India needs to create at least eight million jobs annually and significantly raise the share of manufacturing in GDP over the next decade if it hopes to achieve the goal of becoming a developed country by 2047, Chief Economic Advisor V Anantha Nageswaran said on Saturday.
Speaking at the Columbia India Summit 2025 in New York, Nageswaran highlighted the scale of the economic challenge ahead. “We have a vision to achieve a developed India by 2047. The biggest challenge, apart from India’s size, is that the external environment is not going to be so benign for the next 10-20 years as one might have had in the last 30 years, starting from 1990 or so.”
“But within this context — that’s a given, you can’t choose your external environment beyond a point—we have to generate 8 million jobs per year at least for the next 10 to 12 years…And raise the manufacturing share of GDP, in the context of China having achieved such a tremendous manufacturing dominance, especially post-COVID,” he added.
He warned that India’s developmental journey faces headwinds that earlier industrialised nations didn’t have to confront, including rapid advances in artificial intelligence and robotics. “India, with its size, has to navigate this huge, complex challenge, and there are no easy answers.
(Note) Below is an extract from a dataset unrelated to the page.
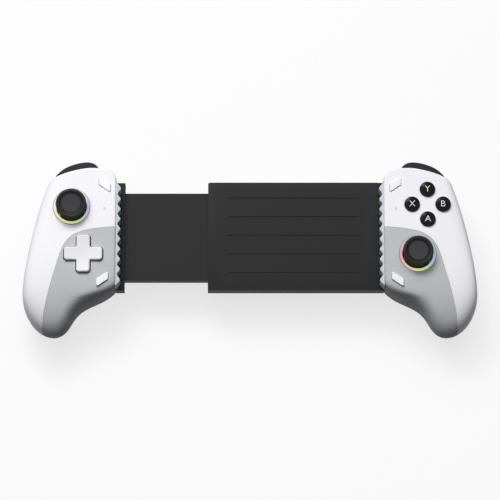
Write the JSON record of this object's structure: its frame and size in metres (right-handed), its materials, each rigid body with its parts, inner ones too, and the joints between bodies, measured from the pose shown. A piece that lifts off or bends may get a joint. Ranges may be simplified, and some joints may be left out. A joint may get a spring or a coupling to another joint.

If you look at the number of jobs we need to create, it’s about 8 million jobs a year. And Artificial Intelligence may have a big role in taking away entry-level jobs, or low IT-enabled services jobs may come under threat,” he said.
While preparing the population for an AI-dominated world is important, he said, public policy must strike a balance between labour-centric employment and tech-driven growth. “Technology at the end of the day is not just a choice to be made by technologists. It has to be made by public policymakers,” he stated.
As India marches toward the vision of ‘Viksit Bharat’ in its centennial year of independence, he said, integrating Indian businesses into global value chains and building a viable MSME sector will be crucial. “Countries that became manufacturing powerhouses did not do so without having a viable small and medium enterprise sector,” Nageswaran said.
He pointed out that India must either increase its current investment rate or better utilise existing capital amid a turbulent global backdrop. “Global capital flows are also going to be affected by ongoing conflicts between nations,” he said, stressing the importance of boosting external competitiveness.
“It is not that external trade is not going to matter. It will matter and we need to focus on that because external competitiveness is also a way to boost domestic innovation, domestic potential growth,” he said. However, he cautioned against relying too heavily on exports as a growth engine.
“We cannot expect that to contribute the way it did in the first decade, when India averaged 8 to 9 per cent GDP growth between 2003 and 2008. Every year, exports contributed 40% to GDP growth in the first decade, especially pre-crisis. In the second decade, that contribution came down to 20%, and in the third decade it might be even lower,” he explained.
He added that the solution lies in upgrading product quality, R&D investment, logistics, and last-mile connectivity. “From a policy perspective, it will make sense to assume that it will not be so easily possible to extract growth out of exports as we used to do before,” he said.
In the post-COVID period, India’s growth has averaged more than 8%, but Nageswaran acknowledged that maintaining such momentum will be difficult. “Obviously, in the current environment, sustaining an 8% growth rate is going to be a very tall order. But if we can maintain growth rates of even 6.5 per cent on a sustainable basis over the next decade or two and look to opportunistically increase it to over 7 per cent by focusing on domestic deregulation, that will be the way to go,” he said.